Watching Heathers for the first time – stream of consciousness


Heathers is on NetFlix.

I’d never before seen it, and I thought that an 80s teen black comedy with murder would either be brilliant, or horribly dated.

Turns out its the former. Go watch it.

I wrote down my thoughts as I went, because I know y’all love it when I don’t bother to form coherent sentences.

Croquet. Is this a metaphor?
“Did you have a brain tumour for breakfast?”
“They’re people I work with and our job is being popular and shit”

Climbing in the window. Very Clarissa Explains It All.

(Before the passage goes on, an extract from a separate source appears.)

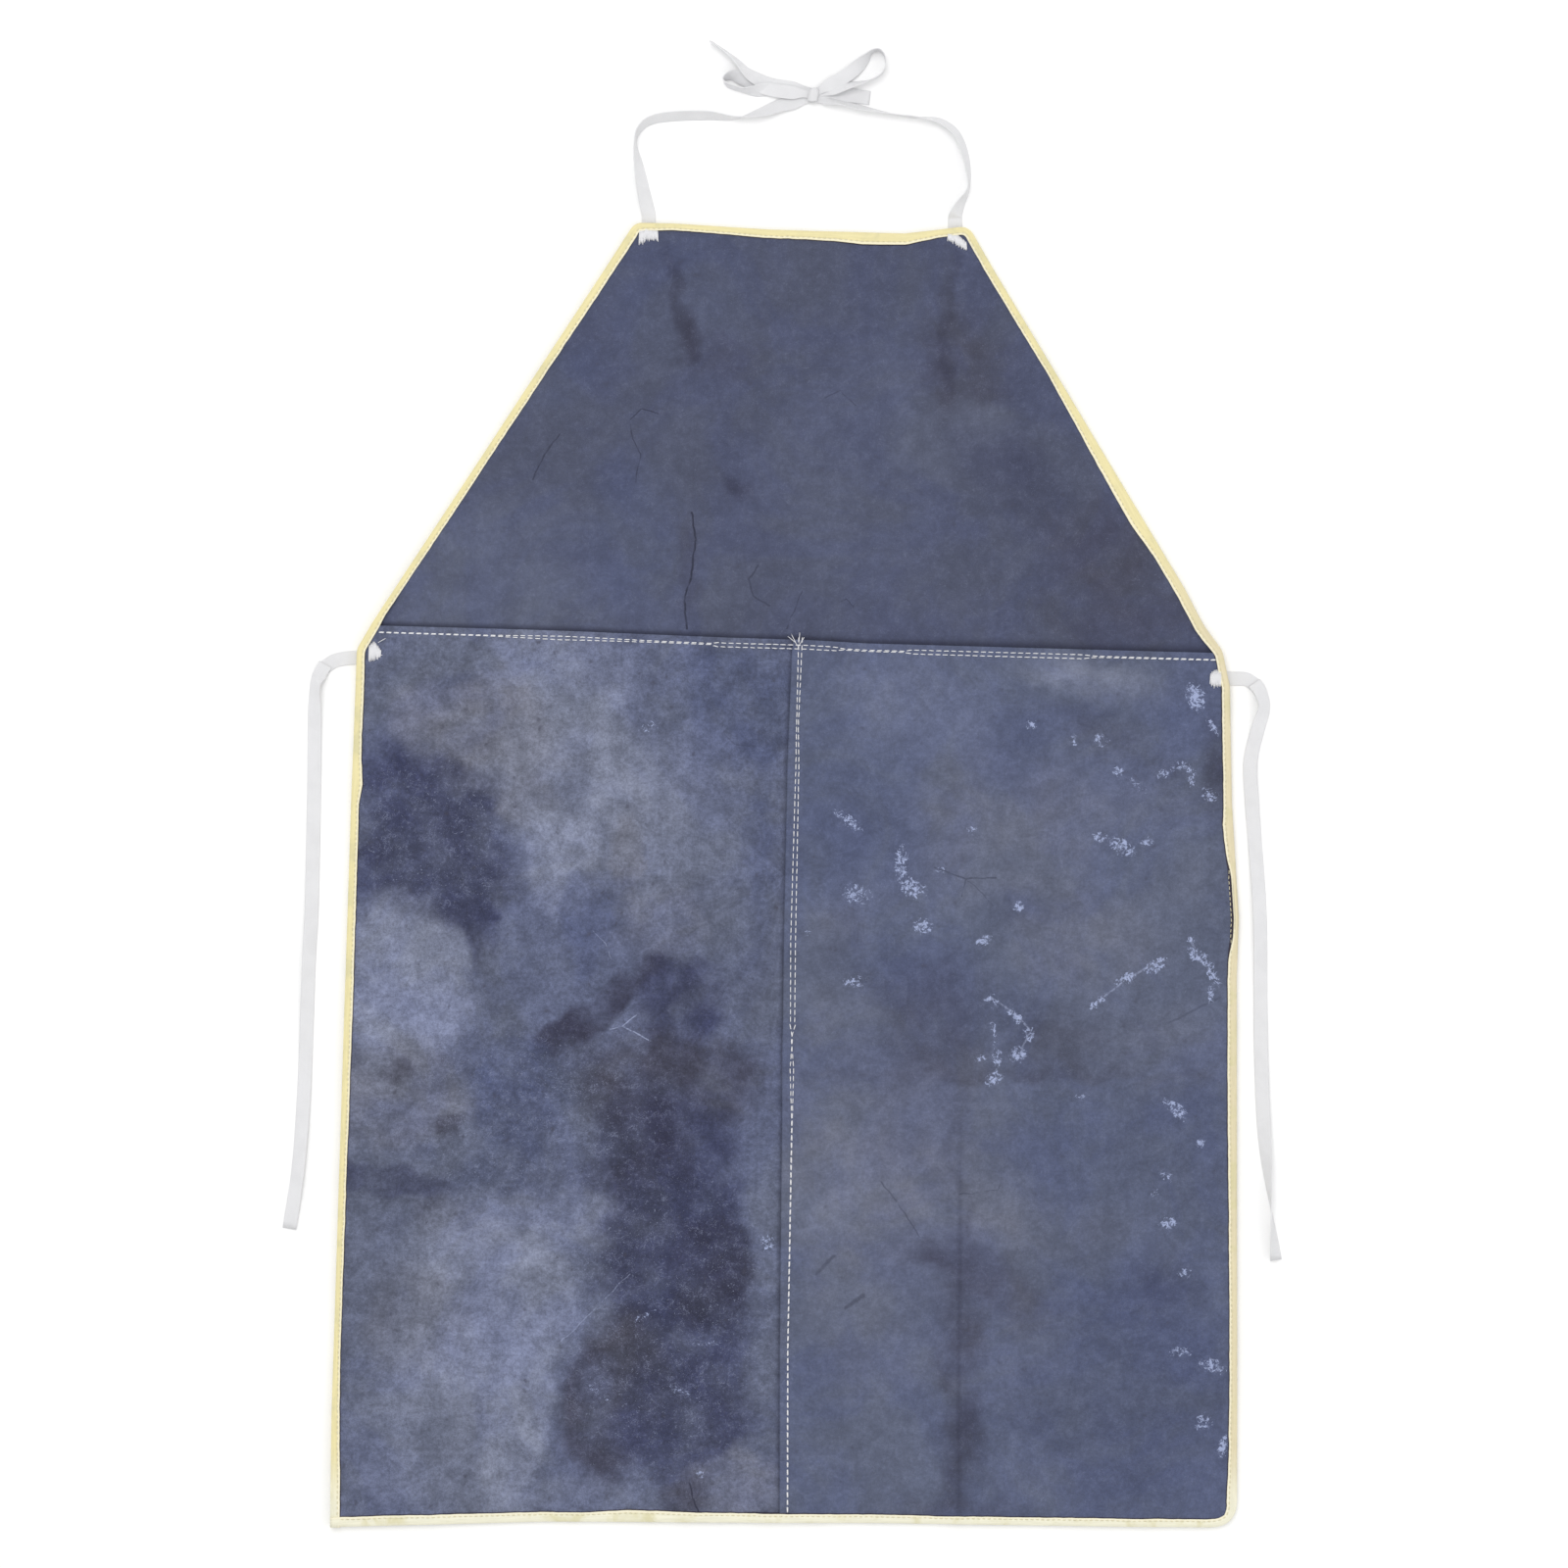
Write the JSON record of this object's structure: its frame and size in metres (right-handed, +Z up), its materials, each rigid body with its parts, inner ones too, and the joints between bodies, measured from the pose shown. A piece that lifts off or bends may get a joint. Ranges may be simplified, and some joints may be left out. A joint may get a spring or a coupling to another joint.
{
  "type": "welding apron",
  "caption": "Split-leather bib apron with a pieced skirt, a bound edge, cotton waist ties and a neck tape tied in a bow, for welding and hot work.",
  "frame": {"origin": "on the surface the apron lies on, under the middle of the leather's outline", "axes": "+Z up, out of the front of the apron; +Y towards the top of the bib and the neck tape; +X to the right as seen from the front"},
  "size_m": [0.6731, 1.0006, 0.0067],
  "materials": {
    "bib_leather": "smooth-brushed split leather, dark blue-grey, slightly creased",
    "skirt_leather": "mottled split leather, blue-violet grey with paler scuffs and darker stains",
    "edge_binding": "soft vinyl-coated binding strip, pale yellow, low sheen",
    "cotton_tape": "plain woven white cotton tape",
    "sewing_thread": "white twisted sewing thread"
  },
  "bodies": {
    "skirt": {"bar_tack_tie_left": "sewing_thread", "bar_tack_tie_right": "sewing_thread", "bib_seam_allowance": "bib_leather", "binding_skirt_left": "edge_binding", "binding_skirt_right": "edge_binding", "binding_thread_skirt_left": "sewing_thread", "binding_thread_skirt_right": "sewing_thread", "centre_thread_first_bobbin": "sewing_thread", "centre_thread_first_face": "sewing_thread", "centre_thread_second_bobbin": "sewing_thread", "centre_thread_second_face": "sewing_thread", "skirt_panel_left": "skirt_leather", "skirt_panel_right": "skirt_leather", "tie_left_sewn_end": "cotton_tape", "tie_right_sewn_end": "cotton_tape", "waist_thread_first_bobbin": "sewing_thread", "waist_thread_first_face": "sewing_thread", "waist_thread_second_bobbin": "sewing_thread", "waist_thread_second_face": "sewing_thread"},
    "bib": {"bib_panel": "bib_leather", "binding_bib": "edge_binding", "binding_thread_bib": "sewing_thread", "bar_tack_neck_left": "sewing_thread", "bar_tack_neck_right": "sewing_thread", "neck_tape_left_sewn_end": "cotton_tape", "neck_tape_right_sewn_end": "cotton_tape"},
    "neck_loop": {"bow_knot": "cotton_tape", "bow_loop_left": "cotton_tape", "bow_loop_right": "cotton_tape", "bow_tail_left": "cotton_tape", "bow_tail_right": "cotton_tape", "neck_tape_left": "cotton_tape", "neck_tape_right": "cotton_tape"},
    "tie_left": {"tie_left": "cotton_tape"},
    "tie_right": {"tie_right": "cotton_tape"}
  },
  "joints": [
    {"name": "bib_fold", "type": "hinge", "parent": "skirt", "child": "bib", "pos_m": [0, 0.1628, 0.0072], "axis": [0.9995, -0.0321, 0], "range_deg": [0, 165]},
    {"name": "neck_loop_swing", "type": "hinge", "parent": "bib", "child": "neck_loop", "pos_m": [0, 0.4415, 0.0046], "axis": [1, 0, 0], "range_deg": [0, 170]},
    {"name": "tie_left_swing", "type": "hinge", "parent": "skirt", "child": "tie_left", "pos_m": [-0.31, 0.14, 0], "axis": [0, 0, 1], "range_deg": [-130, 0]},
    {"name": "tie_right_swing", "type": "hinge", "parent": "skirt", "child": "tie_right", "pos_m": [0.318, 0.128, 0], "axis": [0, 0, 1], "range_deg": [0, 130]}
  ]
}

Wow. Casual sex with no moralising.

Mocking people for saying untrue smarmy things about the dead. “No, you hated her!”
“Great pate but I’ve got to motor if I want to be ready for…” becoming a thing?
Please do not call Jesus a “righteous dude”
Look where you are going when riding a motorcycle.
Very WHAT?
Winona Ryder is beautiful and adorable.
Homosexual artifacts? What?
Turns out the jock can run. As he should.
Pretend to be shagging in the car. Good plan. (not sarcasm)
“Aw man, they were fags” – the obvious answer to the presence of mineral water.
Nobody uses the cigarette lighter in the car to light cigarettes any more.
“nothing to offer this school but date rapes and AIDs jokes”
Football helmets in an open casket?
Impressive accepting 80s dad
Is she wearing a monocle when writing her diary?
Blah blah troubled childhood
Slightly worried they might be making suicide look fashionable and so inadvertently cause some more.
That’s a crap method.
“Like some mythological thing my 8th grade boyfriend would have know about” – he sounds cool, why’d you dump him?
“If you were happy very day of your life you wouldn’t be a human being, you’d be a gameshow host”
The outfits are hilarious – but no more than Clueless, and I was old enough to knowingly wear clothes when Clueless came out, so I’ll assume it’s “Hollywood teenage fashion” rather than “8os fashion”.
Oooh, threats!
When you curl up on your bed because you’re stressed, why not get under the covers?
Er, 3D glasses at a funeral?
“Eskimo… Her soul was in Antarctica”
Total fake.
“Hey Mom, why so tense?”
“Whether to kill yourself or not is one of the most important decisions a teenager can make”
Yeah, pep rallies or whatever they are called are WEIRD
He could have done this bit on his own without her help at all.
“You think just cos you started this thing you can end it?”
“Nobody loves me” Boo hoo.
“The only place different social types can get along is in heaven” Yeah. whatever
I clearly have little sympathy for whinging.
“I want guys like you out of my life”  Yeah!
If that’s the whole school in there, it’s a very small school.
“Power I didn’t think you had”  Yeah, we saw that!
“Now that you’re dead, what are you gonna do with your life” You don’t get away that easy just because you have a cool line.
Apparently what she’s gonna do with her life is have a cigarette. Good choice.
Cigarettes are good props for when you want to look nonchalant though.
I hadn’t realised til now that the big red hair thingy was significant.
Well done, you took the big red hair thingy. You win at life. Or something.
If I could be bothered to make GIFs I could do one of these.